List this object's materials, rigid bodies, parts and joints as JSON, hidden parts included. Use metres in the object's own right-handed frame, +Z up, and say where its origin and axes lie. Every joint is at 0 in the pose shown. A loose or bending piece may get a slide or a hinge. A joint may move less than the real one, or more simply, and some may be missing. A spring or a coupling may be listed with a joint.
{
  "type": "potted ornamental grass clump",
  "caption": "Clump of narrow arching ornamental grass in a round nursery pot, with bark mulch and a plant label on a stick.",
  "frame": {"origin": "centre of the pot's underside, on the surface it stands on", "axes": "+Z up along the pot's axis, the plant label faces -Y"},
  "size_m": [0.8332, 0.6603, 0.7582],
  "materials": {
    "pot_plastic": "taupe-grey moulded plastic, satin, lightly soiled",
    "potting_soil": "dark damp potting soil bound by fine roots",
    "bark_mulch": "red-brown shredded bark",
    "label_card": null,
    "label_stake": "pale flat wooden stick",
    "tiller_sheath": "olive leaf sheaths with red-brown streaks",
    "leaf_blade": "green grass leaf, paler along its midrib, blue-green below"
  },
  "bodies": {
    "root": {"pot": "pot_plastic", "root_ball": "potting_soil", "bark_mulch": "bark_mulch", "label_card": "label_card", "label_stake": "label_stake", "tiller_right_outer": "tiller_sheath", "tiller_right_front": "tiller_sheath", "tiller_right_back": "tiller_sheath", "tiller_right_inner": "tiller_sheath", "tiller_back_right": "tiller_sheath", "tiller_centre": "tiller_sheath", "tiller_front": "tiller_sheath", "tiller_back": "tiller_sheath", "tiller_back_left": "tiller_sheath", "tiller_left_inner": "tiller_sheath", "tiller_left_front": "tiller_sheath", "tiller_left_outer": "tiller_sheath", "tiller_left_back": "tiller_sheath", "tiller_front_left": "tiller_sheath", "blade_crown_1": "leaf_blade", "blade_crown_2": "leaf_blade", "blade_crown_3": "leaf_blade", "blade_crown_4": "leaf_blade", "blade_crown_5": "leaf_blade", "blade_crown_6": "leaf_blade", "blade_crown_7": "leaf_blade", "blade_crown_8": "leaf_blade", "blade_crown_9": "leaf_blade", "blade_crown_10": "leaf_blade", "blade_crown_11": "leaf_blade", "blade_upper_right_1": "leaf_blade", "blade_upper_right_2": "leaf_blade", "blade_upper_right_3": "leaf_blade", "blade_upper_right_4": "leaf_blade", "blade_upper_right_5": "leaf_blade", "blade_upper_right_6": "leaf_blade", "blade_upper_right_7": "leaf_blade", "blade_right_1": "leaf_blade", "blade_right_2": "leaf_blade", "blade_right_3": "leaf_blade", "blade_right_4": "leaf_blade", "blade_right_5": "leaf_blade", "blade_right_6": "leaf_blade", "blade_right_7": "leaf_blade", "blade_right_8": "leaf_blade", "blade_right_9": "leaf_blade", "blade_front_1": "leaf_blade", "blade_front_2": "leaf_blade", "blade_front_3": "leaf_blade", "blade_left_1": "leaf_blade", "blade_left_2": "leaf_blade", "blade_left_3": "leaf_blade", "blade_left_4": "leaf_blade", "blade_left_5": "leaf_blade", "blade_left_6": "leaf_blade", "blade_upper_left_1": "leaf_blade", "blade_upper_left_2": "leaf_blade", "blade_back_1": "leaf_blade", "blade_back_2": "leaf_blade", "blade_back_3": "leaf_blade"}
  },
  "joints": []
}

========================================

▶ **Written request**:
Write the listing out again, exactly as it reads.

▶ **Reply**:
List this object's materials, rigid bodies, parts and joints as JSON, hidden parts included. Use metres in the object's own right-handed frame, +Z up, and say where its origin and axes lie. Every joint is at 0 in the pose shown. A loose or bending piece may get a slide or a hinge. A joint may move less than the real one, or more simply, and some may be missing. A spring or a coupling may be listed with a joint.
{
  "type": "potted ornamental grass clump",
  "caption": "Clump of narrow arching ornamental grass in a round nursery pot, with bark mulch and a plant label on a stick.",
  "frame": {"origin": "centre of the pot's underside, on the surface it stands on", "axes": "+Z up along the pot's axis, the plant label faces -Y"},
  "size_m": [0.8332, 0.6603, 0.7582],
  "materials": {
    "pot_plastic": "taupe-grey moulded plastic, satin, lightly soiled",
    "potting_soil": "dark damp potting soil bound by fine roots",
    "bark_mulch": "red-brown shredded bark",
    "label_card": null,
    "label_stake": "pale flat wooden stick",
    "tiller_sheath": "olive leaf sheaths with red-brown streaks",
    "leaf_blade": "green grass leaf, paler along its midrib, blue-green below"
  },
  "bodies": {
    "root": {"pot": "pot_plastic", "root_ball": "potting_soil", "bark_mulch": "bark_mulch", "label_card": "label_card", "label_stake": "label_stake", "tiller_right_outer": "tiller_sheath", "tiller_right_front": "tiller_sheath", "tiller_right_back": "tiller_sheath", "tiller_right_inner": "tiller_sheath", "tiller_back_right": "tiller_sheath", "tiller_centre": "tiller_sheath", "tiller_front": "tiller_sheath", "tiller_back": "tiller_sheath", "tiller_back_left": "tiller_sheath", "tiller_left_inner": "tiller_sheath", "tiller_left_front": "tiller_sheath", "tiller_left_outer": "tiller_sheath", "tiller_left_back": "tiller_sheath", "tiller_front_left": "tiller_sheath", "blade_crown_1": "leaf_blade", "blade_crown_2": "leaf_blade", "blade_crown_3": "leaf_blade", "blade_crown_4": "leaf_blade", "blade_crown_5": "leaf_blade", "blade_crown_6": "leaf_blade", "blade_crown_7": "leaf_blade", "blade_crown_8": "leaf_blade", "blade_crown_9": "leaf_blade", "blade_crown_10": "leaf_blade", "blade_crown_11": "leaf_blade", "blade_upper_right_1": "leaf_blade", "blade_upper_right_2": "leaf_blade", "blade_upper_right_3": "leaf_blade", "blade_upper_right_4": "leaf_blade", "blade_upper_right_5": "leaf_blade", "blade_upper_right_6": "leaf_blade", "blade_upper_right_7": "leaf_blade", "blade_right_1": "leaf_blade", "blade_right_2": "leaf_blade", "blade_right_3": "leaf_blade", "blade_right_4": "leaf_blade", "blade_right_5": "leaf_blade", "blade_right_6": "leaf_blade", "blade_right_7": "leaf_blade", "blade_right_8": "leaf_blade", "blade_right_9": "leaf_blade", "blade_front_1": "leaf_blade", "blade_front_2": "leaf_blade", "blade_front_3": "leaf_blade", "blade_left_1": "leaf_blade", "blade_left_2": "leaf_blade", "blade_left_3": "leaf_blade", "blade_left_4": "leaf_blade", "blade_left_5": "leaf_blade", "blade_left_6": "leaf_blade", "blade_upper_left_1": "leaf_blade", "blade_upper_left_2": "leaf_blade", "blade_back_1": "leaf_blade", "blade_back_2": "leaf_blade", "blade_back_3": "leaf_blade"}
  },
  "joints": []
}